Once Kalanick was dethroned, Camp seemed to find his resolve and began to distance himself from his co-founder. Kalanick quickly came to regret his decision to step down and canvassed shareholders to see if he had their support—and votes—to reinstate him. Camp wrote an email to employees dismissing the effort: “Travis is not returning as CEO.”

Camp further solidified Kalanick’s estrangement from the company by supporting the elimination of multi-class stock, which gave outsize power to founders and early investors. The move reduced Camp’s own sway over Uber in the process. Camp also agreed to cede his chairmanship to an outsider unaffiliated with either founder. Asked about Kalanick’s tenure, Camp says: “I think he was amazing at the first five years.”

Current leaders express little reverence for the company’s past. For the IPO prospectus, Khosrowshahi penned a “CEO letter,” a twist on a Silicon Valley tradition typically reserved for company founders. Camp and Kalanick were given short biographies in the filing for their roles on the board. Neither is expected to receive an invitation to ring the ceremonial opening bell at the New York Stock Exchange on Friday.

Camp says he plan to celebrate the stock debut from the sidelines in New York. “I don’t care if I’m one of the people ringing the bell. I never even asked to,” he wrote in an email. “The early team and drivers deserve the recognition here. They made Uber what it is today.”

Khosrowshahi is determined to convince investors that Uber is a different company today—a diversified business that’s ethically run and capable of someday turning a profit.
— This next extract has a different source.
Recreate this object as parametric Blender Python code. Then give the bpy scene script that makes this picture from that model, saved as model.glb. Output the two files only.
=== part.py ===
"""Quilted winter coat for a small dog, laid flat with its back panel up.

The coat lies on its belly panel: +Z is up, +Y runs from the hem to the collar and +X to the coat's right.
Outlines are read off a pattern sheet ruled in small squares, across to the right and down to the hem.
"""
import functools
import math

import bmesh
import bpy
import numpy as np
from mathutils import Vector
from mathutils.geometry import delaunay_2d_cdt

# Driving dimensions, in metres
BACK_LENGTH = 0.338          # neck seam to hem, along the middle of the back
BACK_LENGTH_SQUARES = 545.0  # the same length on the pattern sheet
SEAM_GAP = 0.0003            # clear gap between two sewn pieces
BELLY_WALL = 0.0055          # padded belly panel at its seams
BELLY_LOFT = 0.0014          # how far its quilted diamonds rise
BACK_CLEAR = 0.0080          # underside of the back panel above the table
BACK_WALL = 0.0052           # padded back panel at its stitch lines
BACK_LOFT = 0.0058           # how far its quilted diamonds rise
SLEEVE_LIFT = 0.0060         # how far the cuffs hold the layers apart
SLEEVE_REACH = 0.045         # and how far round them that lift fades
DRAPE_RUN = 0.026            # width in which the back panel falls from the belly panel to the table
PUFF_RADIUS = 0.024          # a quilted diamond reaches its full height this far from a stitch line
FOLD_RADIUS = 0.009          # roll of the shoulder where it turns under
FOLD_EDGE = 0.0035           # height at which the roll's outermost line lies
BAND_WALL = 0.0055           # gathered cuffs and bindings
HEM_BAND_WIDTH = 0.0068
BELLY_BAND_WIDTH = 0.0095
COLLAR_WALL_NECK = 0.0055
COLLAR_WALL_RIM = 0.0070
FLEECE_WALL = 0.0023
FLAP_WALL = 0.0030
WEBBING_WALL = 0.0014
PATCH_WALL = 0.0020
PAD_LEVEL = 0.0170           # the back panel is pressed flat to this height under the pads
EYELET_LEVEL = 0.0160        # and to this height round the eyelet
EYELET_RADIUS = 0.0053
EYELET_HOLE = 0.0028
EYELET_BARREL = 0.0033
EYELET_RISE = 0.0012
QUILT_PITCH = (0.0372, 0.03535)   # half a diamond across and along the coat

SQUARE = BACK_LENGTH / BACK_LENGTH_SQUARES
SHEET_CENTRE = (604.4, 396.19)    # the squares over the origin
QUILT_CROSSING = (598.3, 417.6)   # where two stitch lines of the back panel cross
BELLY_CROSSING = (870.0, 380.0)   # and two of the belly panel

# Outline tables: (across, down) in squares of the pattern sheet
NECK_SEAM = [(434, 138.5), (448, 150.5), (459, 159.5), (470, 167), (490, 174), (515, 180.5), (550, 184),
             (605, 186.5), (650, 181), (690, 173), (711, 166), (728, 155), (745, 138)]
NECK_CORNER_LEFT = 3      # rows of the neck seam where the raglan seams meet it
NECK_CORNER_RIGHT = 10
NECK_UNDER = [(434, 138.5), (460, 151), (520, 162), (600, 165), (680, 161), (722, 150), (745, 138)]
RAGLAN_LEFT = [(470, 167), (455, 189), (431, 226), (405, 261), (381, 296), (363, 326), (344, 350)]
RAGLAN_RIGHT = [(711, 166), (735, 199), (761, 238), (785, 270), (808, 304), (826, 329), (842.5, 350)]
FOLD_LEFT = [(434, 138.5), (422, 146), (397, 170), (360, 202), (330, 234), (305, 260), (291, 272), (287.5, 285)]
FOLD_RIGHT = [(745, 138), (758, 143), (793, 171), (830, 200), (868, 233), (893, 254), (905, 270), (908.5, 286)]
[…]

In Camp’s view, Uber hasn’t changed all that much: “You can get in, put your phone away or check email. In the end, you get out. You basically get to where you want to go with low stress in a time-efficient way. That has not really changed, and that is still our bread and butter.”

For all his foresight, Camp did miscalculate one aspect of the business. Over the past three years, Uber has totaled operating losses of more than $10 billion. In his original presentation to investors in 2008, Camp described Uber as “profitable by design.”